***** PROVIDED INFORMATION
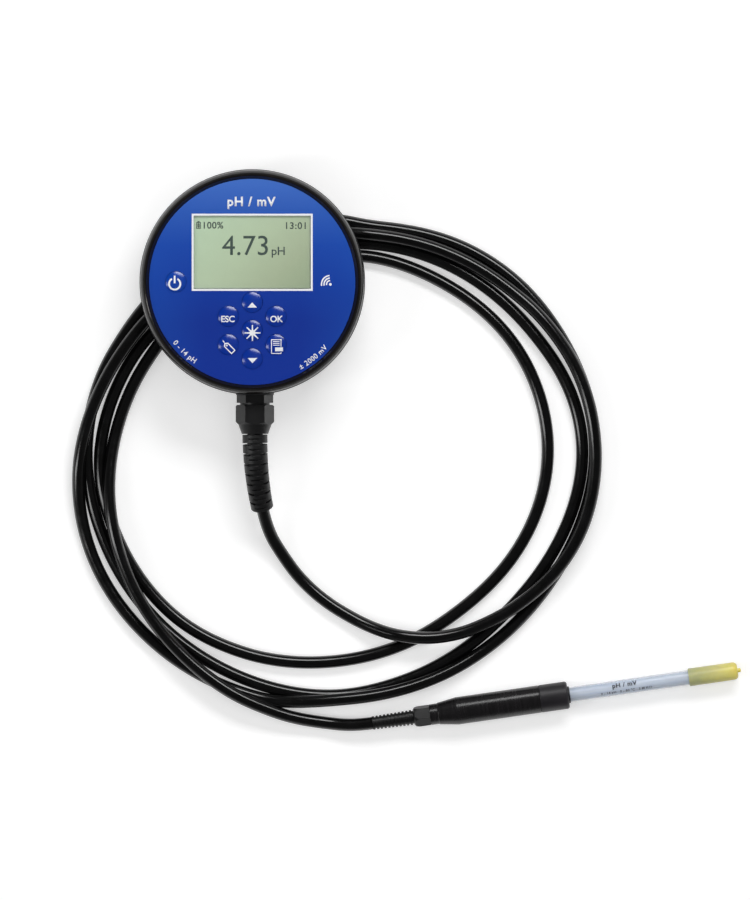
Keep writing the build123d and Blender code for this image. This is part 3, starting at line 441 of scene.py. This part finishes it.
# Probe: a glossy handle against a matt collar, and pale glass that ends in the yellow cap
ACETAL = material("turned_black_acetal", turned_handle)
BLASTED = moulded("blasted_charcoal_acetal", "#1c1a1e", "#242226", 0.45, 0.2, 0.02, 0.3)
GLASS = material("clear_electrode_tube", electrode_glass)
FILLING = material("cloudy_electrolyte_gel", electrode_filling)
CAP = material("translucent_yellow_vinyl", soft_cap)
SILVER = drawn_metal("silver_wire", "#bdbdbb", "#dcdcd9", 0.25)
PLATINUM = drawn_metal("platinum", "#b9b6ae", "#d6d3cb", 0.2)
# Fasteners and inside pieces: each in the plain tone of its kind
STEEL = drawn_metal("plain_steel", "#8f9092", "#b4b5b6", 0.3)
NICKEL = drawn_metal("nickel_plate", "#b0aa9c", "#cfcabd", 0.25)
SLEEVE = moulded("shrink_sleeve", "#232327", "#2d2d32", 0.3, 0.8, 0.005)
POTTING = moulded("epoxy_potting", "#6f6d66", "#7d7b73", 0.4, 0.6, 0.01)
LAMINATE = material("green_circuit_laminate", circuit_laminate)
# Table: plain white, so that only the part draws the eye
TABLE = material("white_table", white_table)

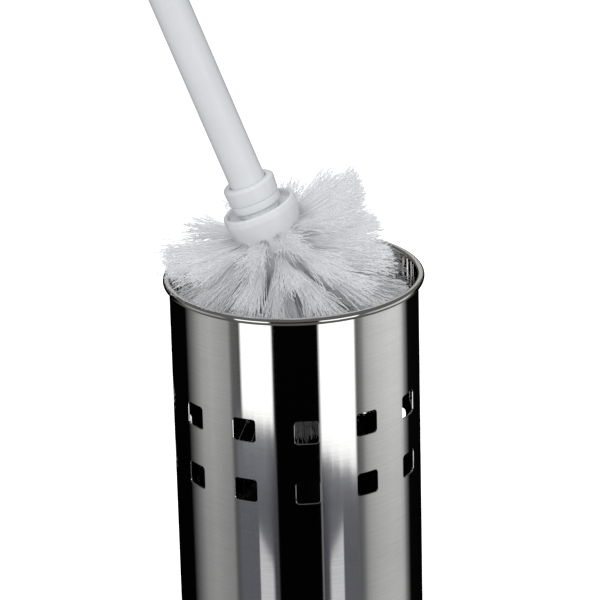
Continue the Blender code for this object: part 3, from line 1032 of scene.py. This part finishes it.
class BrushHead:
    """The hub and its rows of bristles, all of which turn with the head."""

    ROWS = (
        BristleRow(12, 165, 0.27, 0.20, 11), BristleRow(12, 130, 0.28, 0.18, 23),
        BristleRow(12, 115, 0.28, 0.18, 37), BristleRow(11, 90, 0.26, 0.18, 41),
        BristleRow(10, 90, 0.28, 0.18, 53), BristleRow(8, 90, 0.33, 0.20, 67),
        BristleRow(6, 90, 0.42, 0.22, 79), BristleRow(4, 90, 0.60, 0.28, 83))
    TIP_WAVES = (3.4 * MM, 5.3 * MM)

    def __init__(self, line: BrushLine, shell: HolderShell) -> None:
        """Measure the head.

        Args:
            line: the brush's line.
            shell: the holder's wall, which presses the bristles in.
        """
        self.line = line
        self.shell = shell
        radius, low, _ = line.span("brush_hub")
        self.hub = Hub(radius, -low)
        self.radius, _, self.shoulder = line.span("bristle_row_1")
        self.tip = line.span("bristle_end_tuft")[1]

    def build(self, finishes: Finishes) -> None:
        """Make the hub and the bristles."""
        Dress(finishes.white, "head", "white_plastic").turn(
            "hub", "brush_hub", self.hub.outline(), 144, self.line.placing, Shade.PLAIN)
        trim = self._trim()
        tool = self.bristler(self.line.placing)
        roots = self.hub.side(8.0 * MM, 40)
        end = self.tip + self.radius
        surface = [(self.radius, self.shoulder)] + arc((0, end), (self.radius,) * 2, 0, -90, 40)
        for i, row in enumerate(self.ROWS):
            root, aim = along(roots, (i + 0.5) / len(self.ROWS)), along(surface, (i + 0.5) / len(self.ROWS))
            rise = math.atan2(aim[1] - root[1], aim[0] - root[0])
            if i == 0:
                rise += math.radians(1.5)
            is_end = row is self.ROWS[-1]
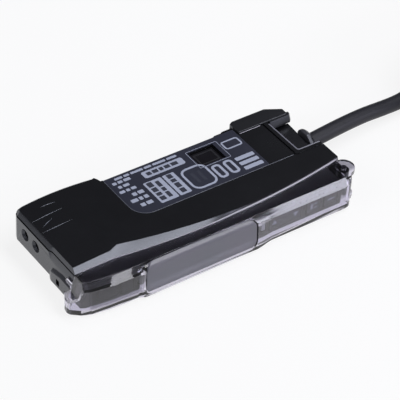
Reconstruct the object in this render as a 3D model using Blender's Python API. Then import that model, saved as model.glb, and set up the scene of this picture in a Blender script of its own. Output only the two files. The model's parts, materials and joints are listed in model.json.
**********
■ **THE EXERCISE**
Reproduce the whole listing word for word.

■ **RESPONSE TO THIS TASK**
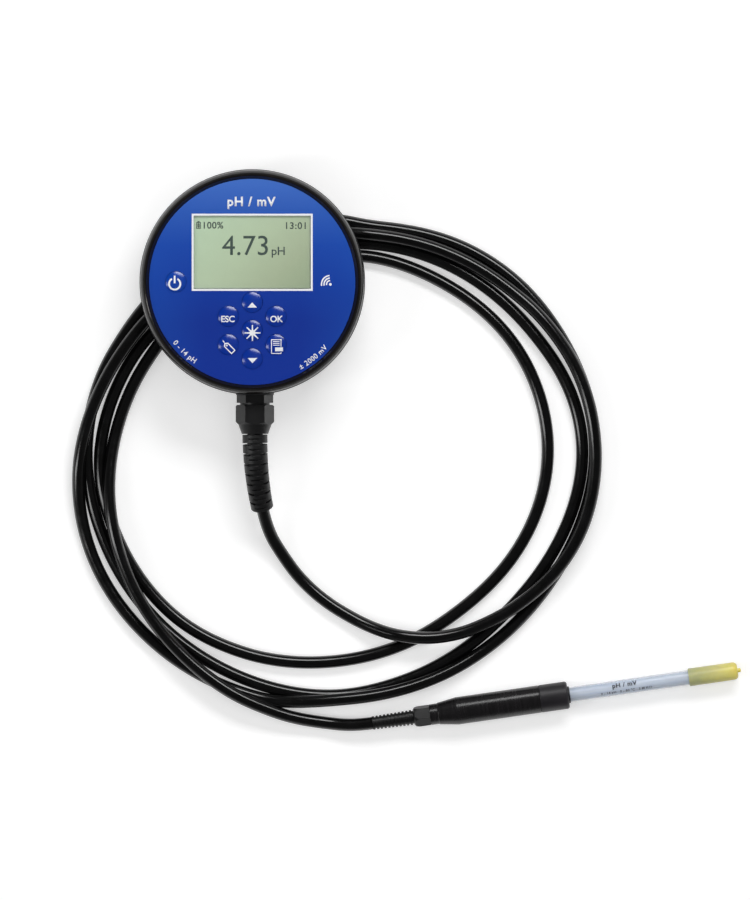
Keep writing the build123d and Blender code for this image. This is part 3, starting at line 441 of scene.py. This part finishes it.
# Probe: a glossy handle against a matt collar, and pale glass that ends in the yellow cap
ACETAL = material("turned_black_acetal", turned_handle)
BLASTED = moulded("blasted_charcoal_acetal", "#1c1a1e", "#242226", 0.45, 0.2, 0.02, 0.3)
GLASS = material("clear_electrode_tube", electrode_glass)
FILLING = material("cloudy_electrolyte_gel", electrode_filling)
CAP = material("translucent_yellow_vinyl", soft_cap)
SILVER = drawn_metal("silver_wire", "#bdbdbb", "#dcdcd9", 0.25)
PLATINUM = drawn_metal("platinum", "#b9b6ae", "#d6d3cb", 0.2)
# Fasteners and inside pieces: each in the plain tone of its kind
STEEL = drawn_metal("plain_steel", "#8f9092", "#b4b5b6", 0.3)
NICKEL = drawn_metal("nickel_plate", "#b0aa9c", "#cfcabd", 0.25)
SLEEVE = moulded("shrink_sleeve", "#232327", "#2d2d32", 0.3, 0.8, 0.005)
POTTING = moulded("epoxy_potting", "#6f6d66", "#7d7b73", 0.4, 0.6, 0.01)
LAMINATE = material("green_circuit_laminate", circuit_laminate)
# Table: plain white, so that only the part draws the eye
TABLE = material("white_table", white_table)

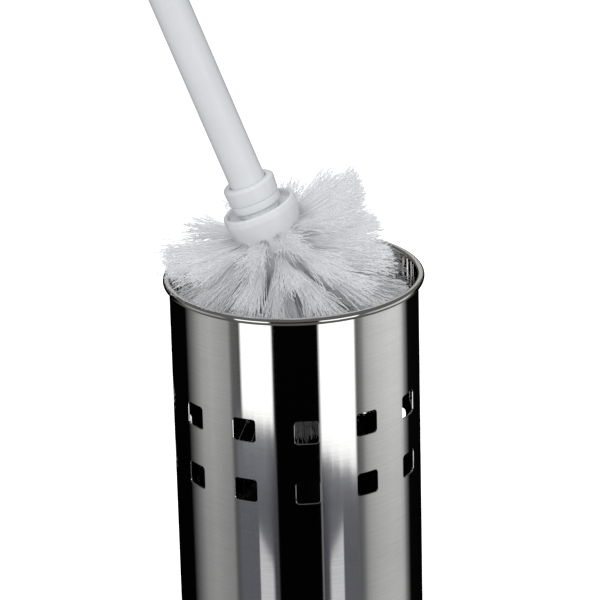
Continue the Blender code for this object: part 3, from line 1032 of scene.py. This part finishes it.
class BrushHead:
    """The hub and its rows of bristles, all of which turn with the head."""

    ROWS = (
        BristleRow(12, 165, 0.27, 0.20, 11), BristleRow(12, 130, 0.28, 0.18, 23),
        BristleRow(12, 115, 0.28, 0.18, 37), BristleRow(11, 90, 0.26, 0.18, 41),
        BristleRow(10, 90, 0.28, 0.18, 53), BristleRow(8, 90, 0.33, 0.20, 67),
        BristleRow(6, 90, 0.42, 0.22, 79), BristleRow(4, 90, 0.60, 0.28, 83))
    TIP_WAVES = (3.4 * MM, 5.3 * MM)

    def __init__(self, line: BrushLine, shell: HolderShell) -> None:
        """Measure the head.

        Args:
            line: the brush's line.
            shell: the holder's wall, which presses the bristles in.
        """
        self.line = line
        self.shell = shell
        radius, low, _ = line.span("brush_hub")
        self.hub = Hub(radius, -low)
        self.radius, _, self.shoulder = line.span("bristle_row_1")
        self.tip = line.span("bristle_end_tuft")[1]

    def build(self, finishes: Finishes) -> None:
        """Make the hub and the bristles."""
        Dress(finishes.white, "head", "white_plastic").turn(
            "hub", "brush_hub", self.hub.outline(), 144, self.line.placing, Shade.PLAIN)
        trim = self._trim()
        tool = self.bristler(self.line.placing)
        roots = self.hub.side(8.0 * MM, 40)
        end = self.tip + self.radius
        surface = [(self.radius, self.shoulder)] + arc((0, end), (self.radius,) * 2, 0, -90, 40)
        for i, row in enumerate(self.ROWS):
            root, aim = along(roots, (i + 0.5) / len(self.ROWS)), along(surface, (i + 0.5) / len(self.ROWS))
            rise = math.atan2(aim[1] - root[1], aim[0] - root[0])
            if i == 0:
                rise += math.radians(1.5)
            is_end = row is self.ROWS[-1]
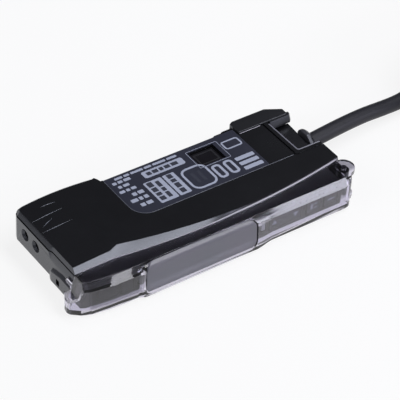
Reconstruct the object in this render as a 3D model using Blender's Python API. Then import that model, saved as model.glb, and set up the scene of this picture in a Blender script of its own. Output only the two files. The model's parts, materials and joints are listed in model.json.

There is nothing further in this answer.